1. Petite présentation

Prénom : Florian, alias Léon

Nom : Billebault

Âge (si tu en as envie) : 38 ans

Profession : Ingénieur informatique

  1. Quand as-tu pris conscience de ta haute sensibilité et quelles en sont les principales caractéristiques ?

J’ai pris conscience de ma haute sensibilité assez tôt, aux alentours de neuf ans. Les principales caractéristiques étaient alors une timidité excessive (envers les filles seulement), une hyperémotivité toujours pratique pour se taper l’affiche à chaque visionnage d’une scène triste de film 😉 mais aussi une capacité à ressentir les émotions ou l’état d’esprit des autres (à l’époque, ce n’était vraiment pas clair pour moi ça, mais ça fonctionnait !).

Je me dois de préciser que je parle de ces caractéristiques au passé, car à l’âge de 13 ans je me suis créé (afin de me protéger de pas mal de choses, l’adolescence c’est compliqué 😉 un alter ego bien plus perfectionné et qui n’avait plus ces limitations (plus de timidité, contrôle des émotions, et j’ai gardé le ressenti des émotions des autres), auquel j’ai ajouté l’humour et la répartie en bonus.

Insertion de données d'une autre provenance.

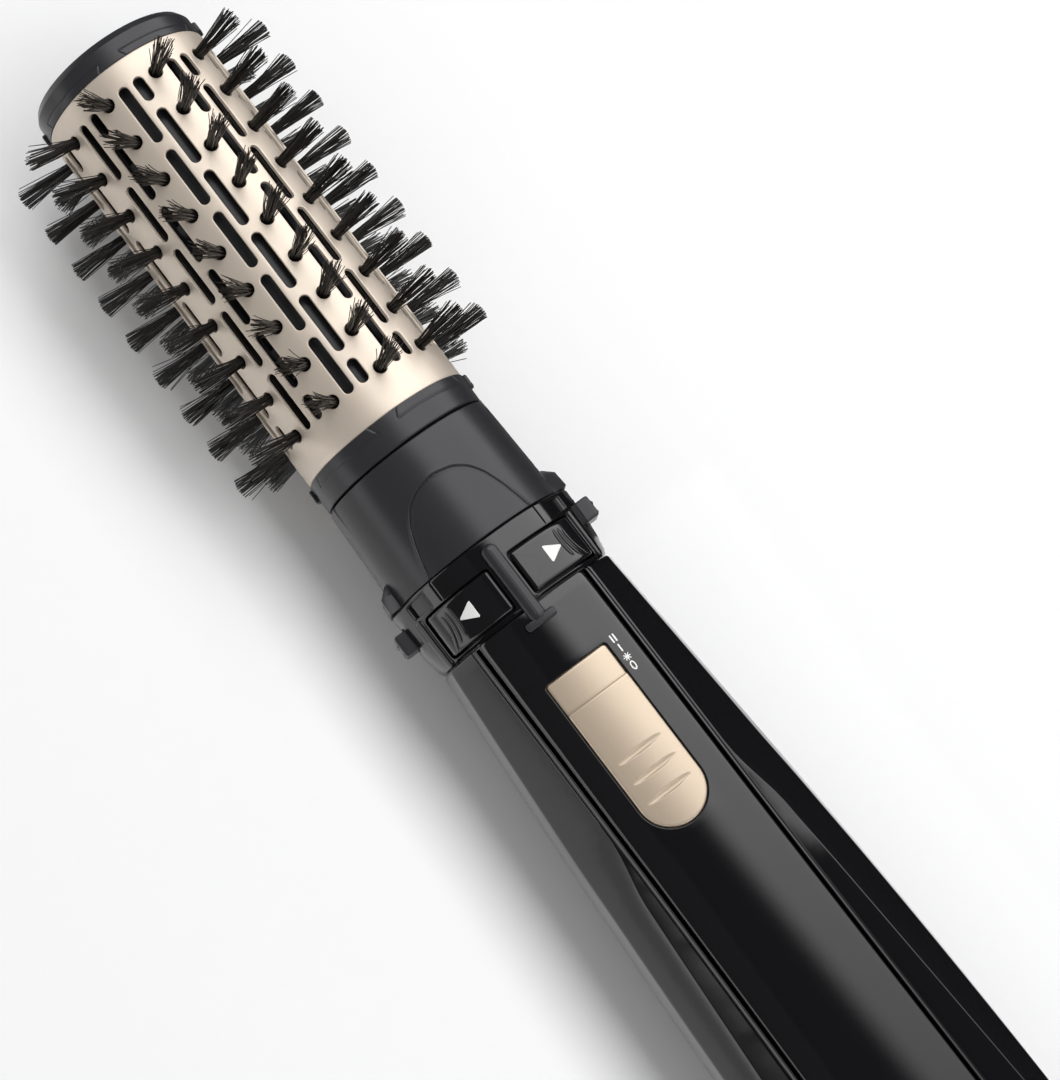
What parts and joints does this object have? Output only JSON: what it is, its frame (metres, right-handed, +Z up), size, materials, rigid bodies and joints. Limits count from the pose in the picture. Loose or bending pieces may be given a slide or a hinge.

À l’époque, je pensais aussi que la plupart des gens étaient des brutes, ou manquaient de quelques capacités de réflexion, je mettais tout ça dans le lot de ma personnalité sans distinction avec la sensibilité. Je ressentais plus, et eux visiblement moins, ce qui me semblait être un facteur limitant pour eux. L’avantage d’un facteur limitant, c’est que quand on n’en a pas conscience, eh bien… il limite, mais on s’en tape !

Je découvrirai plus tard que l’hyperacousie et l’hyperosmie font aussi partie du bundle ! Et autant le second était évident depuis l’enfance, autant le premier aura été difficilement détectable à cause de la semi-surdité causée par de trop nombreuses années bercées d’otites et de paracentèses 😉

 

  1. As-tu des souvenirs d’école ou de vie avec les autres, bons ou moins bons, liés à ta haute sensibilité ?

Très peu de bons souvenirs, malheureusement, je me suis longtemps évertué à ne me rappeler que le plus mauvais. Parmi les mauvais souvenirs, toutes ces railleries, et tous ces moments vécus comme une humiliation, quand ce n’en était même pas forcément.

La plupart de ces moments proviennent de la différence de maturité, ajoutée à l’effet de groupe, où des adolescents peuvent faire subir leur propre mal-être à quelqu’un qui leur semble différent. Rien de bien inhabituel en somme, bien que ce soit détestable.

Pour les souvenirs de vie, et malgré le contrôle, il y a toujours tous ces moments de films ou de séries, ressentis comme réels et qui provoquent l’incompréhension générale des gens autour qui s’aperçoivent de mes émotions. Aujourd’hui, c’est principalement l’incompréhension de mes enfants à qui je peux me permettre d’expliquer la « normalité » de la chose, d’autant que ça leur arrive aussi !

 

  1. Qu’aurais-tu aimé avoir ou faire à l’école afin de mieux vivre ces temps de classe et de pouvoir explorer pleinement ta sensibilité ?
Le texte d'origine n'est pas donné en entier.